There would have been a bit more emotional impact if Brother Leo had been the resistance hero instead of Dr Handsome but Forgettable.

And I think we all worked out in about 0.5 seconds last week that the key to the thing was the paradox machine - get rid of that and the problem solved itself.

John Toon said...

"Hi, ev'rybody!"
"Hi, Dr Handsome-But-Forgettable!"

Oh, I agree it was pretty obvious how things would pan out, but y'know, one hopes. Jo's big grievance against this episode was precisely that it was too predictable; mine was more that, having set it up, RTD went ahead and did the predictable thing anyway. Consider that fantasy quest nonsense with the gun and its four chemicals - I was pleased to see that thrown away as too obvious. I dared to hope that the real, actual resolution that was about to be sprung upon us would be shatteringly brilliant. It wasn't.

(Tying the Toclafane back to "Utopia" was also the obvious thing to do, but I was kind of thrown there by that bit about there being six billion of them. I'm now inclined to think the Master was merely talking about the humans he was about to decimate, rather than the Big Money Balls falling from the sky, and that I misheard/misunderstood. Fool that I am.)

Jo's other grievance against this episode was the one you kind of raise there, that there wasn't enough emotional impact. And y'know, I can see that. Certainly compared to the emotional juggernaut that was "Doomsday", but even next to "The Parting of the Ways".

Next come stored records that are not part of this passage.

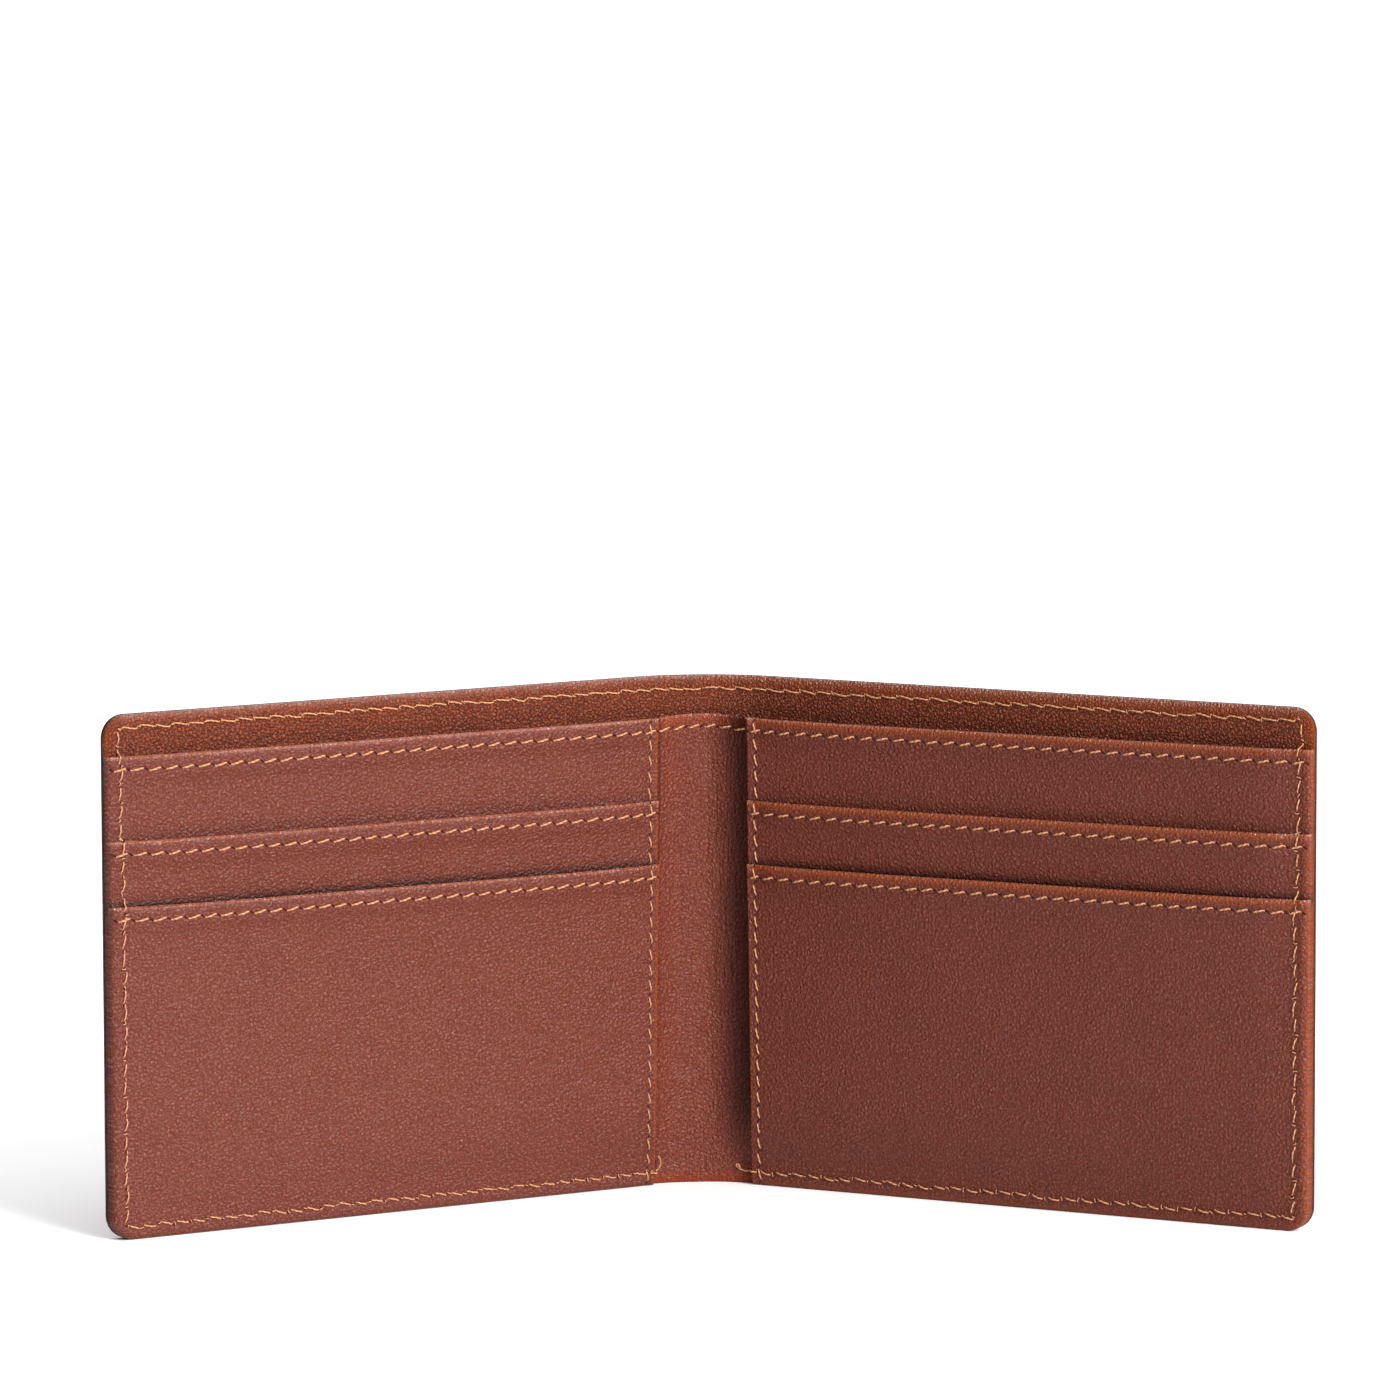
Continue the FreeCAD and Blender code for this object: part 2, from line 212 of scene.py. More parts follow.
def quarter_round(distance, reach):
    """1 at an edge and 0 at reach inside it, as a quarter circle."""
    return 1 - np.sqrt(1 - (1 - np.clip(distance / reach, 0, 1)) ** 2)


def running_mean(values, width):
    """The mean of each value and its neighbours, width of them in all."""
    return np.convolve(np.pad(values, width // 2, mode="edge"), np.ones(width) / width, "valid")


# ---------------- shape of each layer
def round_corners(run, height, low_corner, high_corner):
    """Moves the outer corners of a square grid onto round ones, and returns its run and height."""
    run, height = run.copy(), height.copy()
    for wanted, edge, sign in ((low_corner, 0.0, 1), (high_corner, TOP, -1)):
        if not wanted:
            continue
        a = (run - (END - CORNER)) / CORNER
        b = (edge + sign * CORNER - height) * sign / CORNER
        inside = (a > 0) & (b > 0)
        a, b = np.where(inside, a, 0.0), np.where(inside, b, 0.0)
        round_height = edge + sign * (CORNER - CORNER * b * np.sqrt(1 - a * a / 2))
        run = np.where(inside, END - CORNER + CORNER * a * np.sqrt(1 - b * b / 2), run)
        height = np.where(inside, round_height, height)
    return run, height


def inside_distance(run, height):
    """Distance inside the trimmed outline of the whole wallet: outer side, round corners, foot and top."""
    a = run - (END - CORNER)
    b = np.maximum(CORNER - height, height - (TOP - CORNER))
    corner = CORNER - np.hypot(np.maximum(a, 0), np.maximum(b, 0))
    return np.where((a > 0) & (b > 0), corner, np.minimum(END - run, np.minimum(height, TOP - height)))


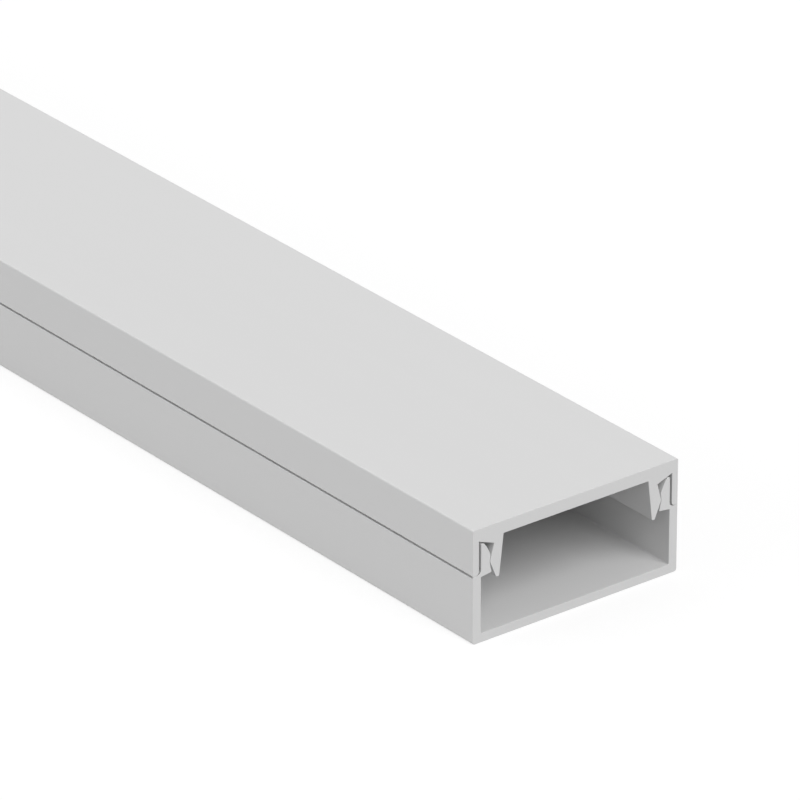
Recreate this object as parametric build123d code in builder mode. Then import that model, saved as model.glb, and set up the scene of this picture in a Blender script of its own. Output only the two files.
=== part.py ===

It was interesting to see RTD try to make the Master the emotional focus of the episode at the end there, but unless (I imagine) you're a living saint and big into compassion for each and every one of God's psychopathic bastards, there's not a lot of mileage in sympathising with a) the Master finally getting it in the gut, or b) the Doctor, even though he is effectively losing his race again, wailing over the corpse of the Master after all said fiend put him and everybody else through. Let's just say I can see it in the abstract, but I can't in all honesty believe it.

Anonymous said...

How did 6 billion humans all fit on that tiny spaceship?

John Toon said...

3 billion in the front, 3 billion in the back.